National Endowment for the Arts Issues Edicts on DEI
According to the new guidelines, grant recipients may not promote DEI, nor use federal funds for any program that promotes "gender ideology"
The National Endowment for the Arts (NEA) has made significant changes to its regulations around federal grant applications — stating that grant recipients may not "operate any programs promoting 'diversity, equity, and inclusion' (DEI)."
Further, the organization's updated guidelines make clear that "federal funds shall not be used to promote gender ideology."
This comes just as the NEA announced it would disestablish the Challenge America grant program, which was to award a total of $2.8 million in small grants to underserved groups. The NEA said it would re-allocate that funding to projects focused on the upcoming 250th anniversary of American independence.

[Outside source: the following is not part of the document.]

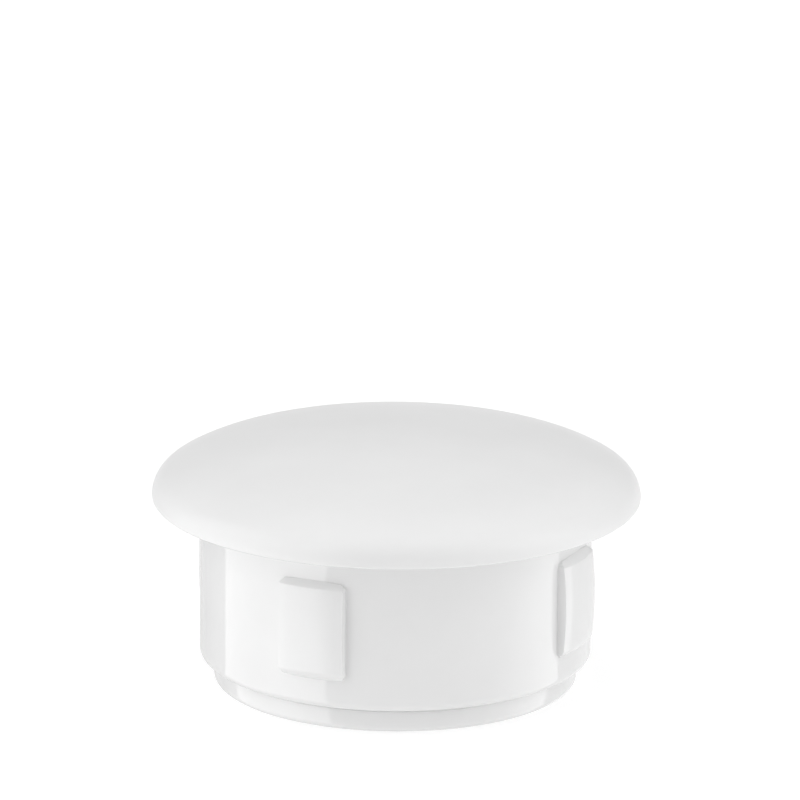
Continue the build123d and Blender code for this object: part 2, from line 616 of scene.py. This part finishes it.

Similar to the Trump administration's other edicts, this development is leaving arts groups confused as to how they can best comply with the law; a seperate NYT report stated that Black Girls Dance, a Chicago-based nonprofit that trains and mentors young dancers, recently received a $10,000 grant to help finance an annual holiday show called Mary — but now the company does not know if it can legally receive the grant.

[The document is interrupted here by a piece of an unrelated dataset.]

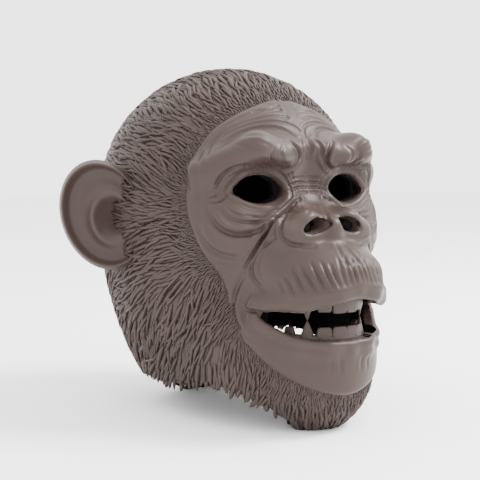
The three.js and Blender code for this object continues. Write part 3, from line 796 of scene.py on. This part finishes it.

According to NPR, hundreds of artists have signed an open letter to the NEA in protest of the policy change. The letter argues that the updates run in contradiction to "the Endowment's mission to 'foster and sustain an environment in which the arts benefit everyone in the United States'."
"Trump and his enablers may use doublespeak to claim that support for artists of color amounts to 'discrimination' and that funding the work of trans and women artists promotes 'gender ideology' (whatever that is)," said the writer and theater director Annie Dorsen, who organized the open letter. "But we know better: the arts are for and represent everybody. We can't give that up."